Recruiters can be the key to a successful employment search as you embark on your new career in sales. Many of us know of someone who got an out-of-the-blue call from a recruiter, which led to a new career opportunity. Though these recruiters work for the hiring companies on a retained (getting an upfront fee) or contingency basis (getting paid upon a successful search) there are ways to position yourself to get their attention. Here are a few tips and advantages in working with recruiters:
Examine your own network and beyond: Your circle of friends and your professional contacts can help develop job leads, and also serve as a source for recruiting advice. Ask around if they have worked with recruiters before, and develop a list of those who have had positive experiences. A Wall Street Journal how-to guide for seeking out recruiters says: “Don’t be discouraged if the list you compile is short. In certain niche markets, there are recruiters who pretty much work with all big players, so you’ll typically hear the same name several times.”
Initiate contact: If your network search has helped you to identify some well-regarded recruiters, you don’t have to wait for them to find you. In a New York Times article titled “Recruiting a Recruiter for Your Next Job,” Eilene Zimmerman writes that a cover letter can address why you’re seeking a new job. This might feature information you wouldn’t normally include, says Dave Mason of recruiting firm The Judson Group. “Good reasons would be you’ve lost confidence in the direction of management, the company or the team,” Mason says in the story. “It could be your line of business has been restructured, and it’s hurt your ability to do your job.” Keep in mind that requesting confidentiality is key here, as Zimmerman’s story notes. Most professionals don’t want their employers to know that they’re digging around for a new gig.
Gain additional access: If you hear about someone getting hired for a job you covet, but you had no idea of the job opening, it may be because the company turned to a recruiter instead of the usual employment services and websites. Recruiting service Peters Search Group calls this the “hidden” job market in a story on its website: “Companies know that the best talent is produced through a recruiter who they have partnered with that knows their needs. The recruiter can produce three to five candidates available for an interview with a relatively short period of time — saving time and money.” If you’ve successfully put yourself on a recruiter’s radar, you’ll have a better shot at getting that job opportunity.

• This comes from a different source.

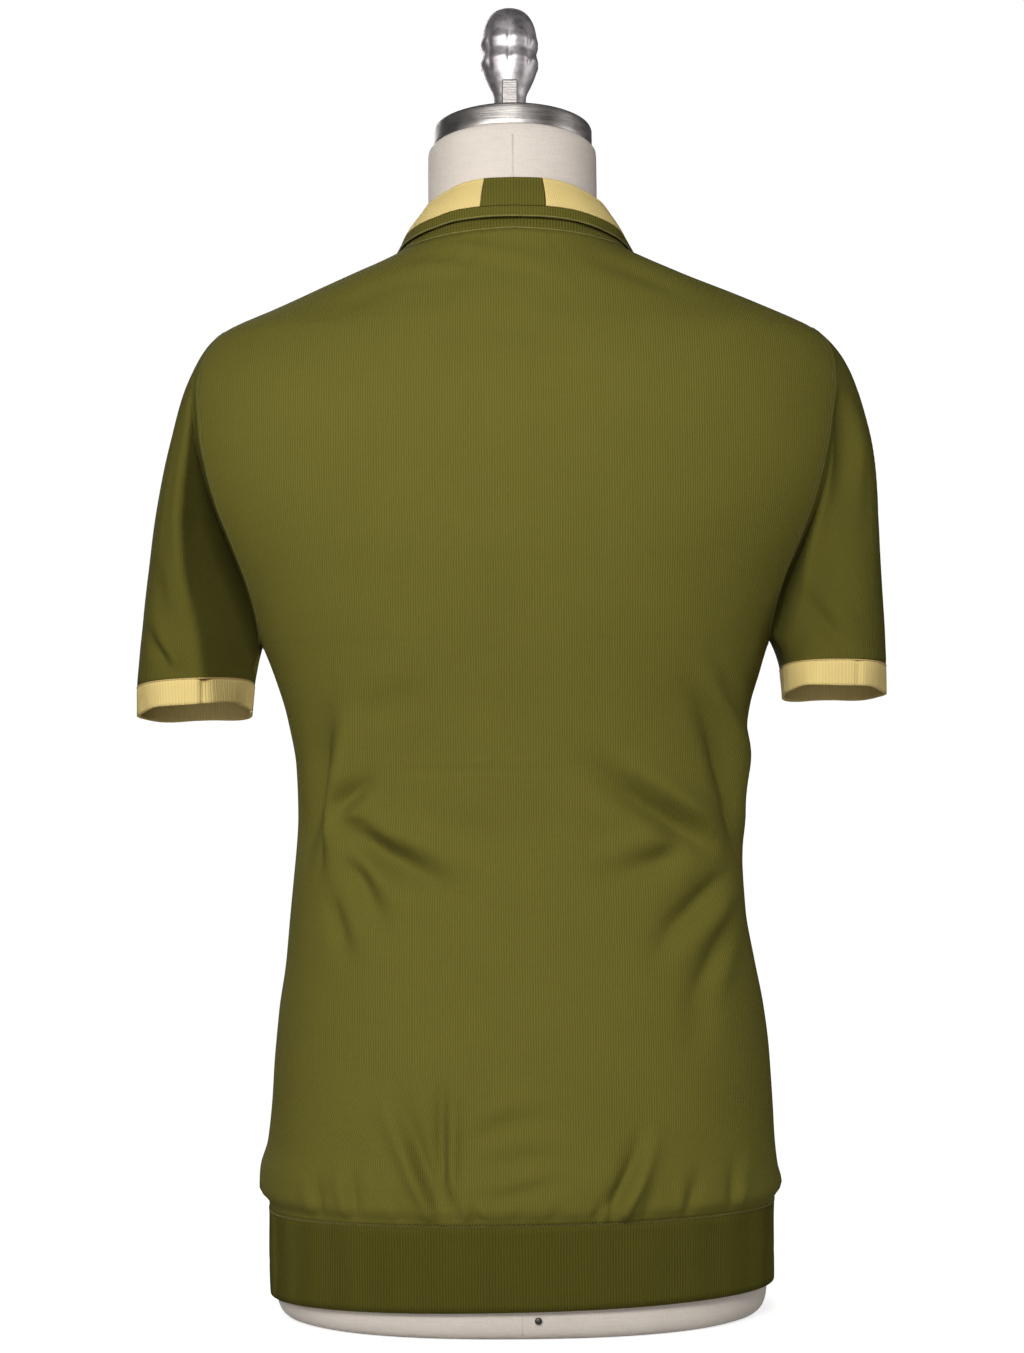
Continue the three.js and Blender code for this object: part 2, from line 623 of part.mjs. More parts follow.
// A strip of the placket: its sides and ends, how far it stands off the surface, its wall.
function placketStrip(low, high, from, to, off, steps) {
  const rows = [];
  const normals = [];
  for (let j = 0; j <= steps; j += 1) {
    const z = from + ((to - from) * j) / steps;
    const row = [];
    const across = [];
    for (let i = 0; i <= 4; i += 1) {
      const turn = frontTurn(low + ((high - low) * i) / 4, z);
      const normal = outward(turn, z);
      row.push(garment(turn, z).addScaledVector(normal, off));
      across.push(normal);
    }
    rows.push(row);
    normals.push(across);
  }
  return wall(rows, normals, PLACKET_WALL);
}

const shirt = new THREE.Group();
const dressForm = new THREE.Group();

function place(name, geometry, look, group = shirt) {
  const mesh = new THREE.Mesh(geometry, new THREE.MeshStandardMaterial(look));
  mesh.name = name;
  group.add(mesh);
  return mesh;
}

// The back and the front
const backPlan = panelPlan(1, 20, 12, 5);
place("back_panel", wall(...draped(backPlan, FOLDS, 2), JERSEY), GREEN);
const frontPlan = panelPlan(-1, 11, 12, 4);
const wholeFront = solid(wall(...draped(frontPlan, FOLDS, 2), JERSEY));
const slit = solid(
  boxBetween([-PLACKET_HALF - SEAM, -160, PLACKET_END - SEAM], [PLACKET_HALF + SEAM, -30, 740]),
);
place("front_panel", fromSolid(wholeFront.subtract(slit)), GREEN);

// The ribbed waistband
const ribRows = [];
const ribNormals = [];
for (let j = 0; j <= 2; j += 1) {
  const row = [];
  const across = [];
  for (let i = 0; i < 48; i += 1) {
    const turn = (2 * Math.PI * i) / 48;
    const low = hem(turn);
    const z = low + (ribSeam(turn) - SEAM / 2 - low) * (j / 2);
    row.push(garment(turn, z));
    across.push(outward(turn, z));
  }
  ribRows.push(row);
  ribNormals.push(across);
}
place("waist_rib", wall(ribRows, ribNormals, RIB, true), DARK_GREEN);

// The sleeves and their cuffs
for (const [name, cuff] of Object.entries(CUFFS)) {
  const [rows, normals] = sleeveSheet(cuff, 24, 10);
  place("sleeve_" + name, wall(rows, normals, JERSEY, true), GREEN);
  const cuffRows = [];
  const cuffNormals = [];
  for (let j = 0; j <= 2; j += 1) {
    const drop = SEAM + ((CUFF_HEIGHT - SEAM) * j) / 2;
    const ring = Array.from({ length: 24 }, (_, i) => cuffRing(cuff, (2 * Math.PI * i) / 24, drop));
    cuffRows.push(ring.map((pair) => pair[0]));
    cuffNormals.push(ring.map((pair) => pair[1]));
  }
  place("cuff_" + name, wall(cuffRows, cuffNormals, RIB, true), YELLOW);
}

// Angles of the neck's columns from the centre back to the collar's end on the left, and on both sides
const leftAngles = [...BACK_TURNS.slice().reverse(), ...FRONT_TURNS.slice(1, -1)].map((turn) => 90 - turn);
const allAngles = [...leftAngles.slice(1).reverse().map((angle) => -angle), ...leftAngles];

// The neckband, open at the placket
const bandRises = [SEAM / 2, NECKBAND_HEIGHT / 2, NECKBAND_HEIGHT];
const bandPlaces = bandRises.map((rise) => allAngles.map((angle) => bandPlace(radians(90 - angle), rise)));
place(
  "neckband",
  wall(bandPlaces.map((row) => row.map((p) => p[0])), bandPlaces.map((row) => row.map((p) => p[1])), COLLAR),
  GREEN,
);

// The collar: yellow halves, the green stripe between them, and the edging along the fall
const yellowAngles = [STRIPE_END + 0.3, ...leftAngles.filter((angle) => angle > STRIPE_END + 1)];
const stripeAngles = allAngles.filter((angle) => Math.abs(angle) < STRIPE_END + 0.1);
place("collar_left", collarWall(yellowAngles, false), YELLOW);
place("collar_right", collarWall(yellowAngles.map((angle) => -angle).reverse(), false), YELLOW);
place("collar_stripe", collarWall(stripeAngles, false), GREEN);
place("collar_edging", collarWall(allAngles, true), GREEN);

// The placket and its buttons
place("placket_under", placketStrip(-PLACKET_HALF, PLACKET_HALF, PLACKET_END, PLACKET_TOP, 0, 12), GREEN);
const upperOff = JERSEY / 2 + SEAM + PLACKET_WALL / 2 + 0.3;
place("placket_upper", placketStrip(-17.5, PLACKET_HALF + 1, PLACKET_END - 2, PLACKET_TOP, upperOff, 12), GREEN);
BUTTON_HEIGHTS.forEach((z, k) => {
  const profile = [
    [0, -1.1], [BUTTON_RADIUS - 0.8, -1.1], [BUTTON_RADIUS, 0.5], [4.8, 1.2], [3.4, 0.7], [0, 0.7],
  ].map(([r, h]) => new THREE.Vector2(r, h));
  const disc = new THREE.LatheGeometry(profile, 14);
  const normal = outward(-Math.PI / 2, z);
  const off = upperOff + PLACKET_WALL / 2 + SEAM + 1.1;
  const mesh = place("button_" + (k + 1), disc, BUTTON);
  mesh.position.copy(garment(-Math.PI / 2, z).addScaledVector(normal, off));
  mesh.quaternion.setFromUnitVectors(new THREE.Vector3(0, 1, 0), normal);
});

// The dress form: torso and neck in one, its top cut square to the leaning neck
const formHeights = [
  0, 1.5, 5, 11, 22, 76, 125, 170, 215, 260, 300, 340, 380, 420, 460, 510, 560, 600, 634, 654, 668, 684, 700, 714,
  725, 736, 748,
];
const rings = formHeights.map((z) =>
  Array.from({ length: 36 }, (_, i) => form((2 * Math.PI * i) / 36, z)),
);
const neckCentre = (z) => -NECK_LEAN * (z - NECK_START);
for (const share of [0.35, 0.7, 0.93, 1]) {
  const inset = share === 1 ? 1.6 : 0;
  rings.push(
    Array.from({ length: 36 }, (_, i) => {
      const turn = (2 * Math.PI * i) / 36;
      const x = (NECK_RADIUS - inset) * Math.cos(turn);
      const slope = (NECK_RADIUS - inset) * Math.sin(turn);
      const top = NECK_TOP + NECK_LEAN * slope;
      const z = 748 + (top - 748) * share;
      return new THREE.Vector3(x, neckCentre(748 + (NECK_TOP - 748) * share) + slope, z);
    }),
  );
}
place("form_torso", stack(rings), LINEN, dressForm);

// The metal cap and the knob stand square to the leaning neck
const lean = Math.atan(NECK_LEAN);
const profileOf = (pairs) => pairs.map(([r, h]) => new THREE.Vector2(r, h));
const cap = place(
  "form_neck_cap",
  new THREE.LatheGeometry(profileOf([[0, 0], [54.4, 0], [55.3, 0.9], [55.3, 14.4], [54.2, 15.6], [0, 17]]), 36),
  METAL,
  dressForm,
);
cap.position.set(0, neckCentre(NECK_TOP) - 0.1, NECK_TOP + SEAM + 0.1);
cap.rotation.x = Math.PI / 2 + lean;

// The knob: radius and height up its axis, with a lug against the back of its stem
const KNOB = [
  [23, 0], [24, 1], [23, 3], [14, 5.5], [11.5, 9], [11.4, 22], [12, 25.5], [14.7, 31.4], [17.2, 37.2], [19.3, 43],
  [20.6, 47], [19.9, 50.5], [19.1, 54.8], [19.9, 58.5], [20.6, 61.5], [19.6, 66.4], [18.6, 72.2], [16.7, 78.1],
  [12.9, 83.9], [8.3, 86.8], [3, 87.8],
];
const knobRings = KNOB.map(([r, h]) =>
  Array.from({ length: 24 }, (_, i) => {
    const turn = (2 * Math.PI * i) / 24;
    return new THREE.Vector3(r * Math.cos(turn), h, r * Math.sin(turn));
  }),
);
const lug = solid(boxBetween([-5.3, 2, -15.2], [5.3, 31.6, -4]));
const knob = place("form_finial", fromSolid(solid(stack(knobRings)).add(lug)), METAL, dressForm);
const knobBase = cap.position
  .clone()
  .addScaledVector(new THREE.Vector3(0, -Math.sin(lean), Math.cos(lean)), 17 + SEAM);
knob.position.set(1.4, knobBase.y, knobBase.z);
knob.rotation.x = Math.PI / 2 + lean;

// The nail low on the back of the form
const nail = place(
  "form_screw",
  new THREE.LatheGeometry(profileOf([[0, 0], [2.2, 0], [2.4, 0.5], [1.6, 1.3], [0, 1.6]]), 16),
  METAL,
  dressForm,
);
const nailTurn = radians(92.4);
const nailFace = form(nailTurn, 13.7);
nail.position.copy(nailFace).add(new THREE.Vector3(0, SEAM + 0.1, 0));

const object = new THREE.Group();
object.add(dressForm, shirt);
export default object;
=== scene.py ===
import math

import bpy
import numpy as np
from mathutils import Matrix, Vector


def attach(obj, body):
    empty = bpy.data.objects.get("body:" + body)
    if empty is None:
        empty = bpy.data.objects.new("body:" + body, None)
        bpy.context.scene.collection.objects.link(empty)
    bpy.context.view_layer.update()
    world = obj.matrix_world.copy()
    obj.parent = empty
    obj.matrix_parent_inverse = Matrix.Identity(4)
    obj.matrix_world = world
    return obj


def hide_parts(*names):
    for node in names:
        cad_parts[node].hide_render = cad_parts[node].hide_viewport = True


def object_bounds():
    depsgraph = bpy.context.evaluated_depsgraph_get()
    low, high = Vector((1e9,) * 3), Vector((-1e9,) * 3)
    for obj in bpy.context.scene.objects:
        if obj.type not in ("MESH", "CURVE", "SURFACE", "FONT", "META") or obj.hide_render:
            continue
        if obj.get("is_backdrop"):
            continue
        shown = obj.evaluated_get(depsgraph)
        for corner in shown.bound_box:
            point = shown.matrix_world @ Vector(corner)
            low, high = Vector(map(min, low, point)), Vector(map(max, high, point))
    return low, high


# A knitted polo shirt seen from the back on a limbless linen dress form
# Lengths are in millimetres in the frame of the part until a mesh is made from them

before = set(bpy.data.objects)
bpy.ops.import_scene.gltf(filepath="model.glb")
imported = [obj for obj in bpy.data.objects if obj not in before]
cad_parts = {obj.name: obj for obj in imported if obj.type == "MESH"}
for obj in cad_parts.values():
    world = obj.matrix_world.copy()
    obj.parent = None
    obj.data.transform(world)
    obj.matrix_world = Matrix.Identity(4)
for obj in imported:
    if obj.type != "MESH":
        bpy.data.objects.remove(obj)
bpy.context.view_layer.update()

# Camera: 85 mm lens, level, 2.2 m behind the shirt, with a slight roll

lens = bpy.data.cameras.new("camera")
lens.lens = 85
lens.sensor_fit = "VERTICAL"
lens.sensor_height = 36
lens.clip_end = 50
camera = bpy.data.objects.new("camera", lens)
bpy.context.scene.collection.objects.link(camera)
camera.rotation_mode = "QUATERNION"
facing = Matrix.Rotation(math.pi, 3, "Z") @ Matrix.Rotation(math.pi / 2, 3, "X")
camera.rotation_quaternion = (facing @ Matrix.Rotation(math.radians(-0.48), 3, "Z")).to_quaternion()
camera.location = (0.0031, 2.2, 0.434)
bpy.context.scene.camera = camera

# Walls, gaps and heights, the same as in the part

JERSEY = 1.4
RIB = 1.8
COLLAR = 1.5
SEAM = 0.3
RIB_SEAM = 76.5
HEM = 20
ARMPIT = 458
SHOULDER_TIP = 669.5
NECKBAND_HEIGHT = 8
CUFF_HEIGHT = 17.5
EDGING = 7
PLACKET_HALF = 16
PLACKET_END = 498
PLACKET_TOP = 699.5
PLACKET_WALL = 1.2
BUTTON_HEIGHTS = [676, 612, 545]
NECK_RADIUS = 58.2
NECK_LEAN = 0.2126
NECK_TOP = 796
NECK_START = 735
ARMHOLE_BACK = 24.5
ARMHOLE_FRONT = 27.5
STRIPE_HALF = 17.4
COLLAR_END = 170
COLLAR_LEAN = 1.06

# Garment sections: height, half width to the wearer's left and right, depth to the back and front, roundness

GARMENT = [
    [0, 171.5, 172.5, 121, 112, 2.3],
    [60, 171.5, 172.5, 121.5, 112, 2.3],
    [77, 172, 173, 122.5, 113, 2.3],
    [87, 178.6, 178.4, 127.5, 118, 2.3],
    [99, 178, 175.6, 127.5, 118, 2.3],
    [118, 172.5, 173.6, 124.5, 116, 2.3],
    [142, 169.8, 172.5, 121.5, 113, 2.3],
    [174, 167.6, 171, 117.5, 111, 2.3],
    [207, 164, 167, 112, 110, 2.3],
    [240, 159, 161, 106.5, 110, 2.3],
    [273, 156, 155.5, 102, 111, 2.3],
    [306, 152.5, 153.5, 98, 112, 2.3],
    [340, 150.2, 155, 95.5, 113, 2.3],
    [372, 151.2, 154.5, 96.5, 115, 2.3],
    [405, 156.5, 157.5, 100, 118, 2.3],
    [438, 166.5, 167, 106, 121, 2.28],
    [458, 174.5, 173.5, 110, 123, 2.25],
    [481, 184, 183, 114, 125, 2.22],
    [500, 193, 192, 116.5, 126, 2.2],
    [525, 206, 206, 119.5, 126.5, 2.2],
    [550, 218, 218, 121, 125.5, 2.2],
    [575, 226, 226, 121.5, 123, 2.16],
    [600, 230, 230.5, 120.5, 118, 2.1],
    [625, 229, 231.5, 116.5, 107, 2.05],
    [640, 225, 229, 112, 97.5, 2],
    [655, 216, 223, 106, 87, 1.93],
    [669, 202.5, 209, 99, 78, 1.87],
    [686, 166, 173, 90, 69, 1.8],
    [703, 127.5, 132.5, 82, 65, 1.8],
    [711, 109, 111.8, 77.5, 64, 1.85],
    [719, 90.2, 92.6, 73, 63.2, 1.9],
    [727, 75.4, 77, 69.2, 62.6, 1.95],
    [734, 70.2, 71.8, 66.3, 62, 2],
    [742, 67.9, 69, 62.6, 61.8, 2],
    [752, 66.5, 67.5, 60.2, 61.6, 2],
]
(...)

Take advantage of LinkedIn: This is crucial to getting recruiters’ attention. A 2013 survey by Jobvite showed that 94 percent of recruiters use LinkedIn for their candidate searches. So be sure that your profile is current and thorough. If you’re trying to connect with a recruiter, see what LinkedIn contacts you share, which could lead to a more direct introduction, says career coach Melissa Llarena in a story for Forbes. “The benefit of reaching out to one of these shared connections beforehand is that you have the opportunity to get a sense of how the recruiter operates,” Llarena writes. “They may prefer an email rather than a LinkedIn request or some other form of communication. Gather as much information on the recruiter as you can so that you can approach the person strategically. Also see if you can use the connection’s name as a referral once it’s time to reach out to the recruiter, making the outreach more personalized. You have one chance to make a first impression, so determine your communication plan prior to outreach.”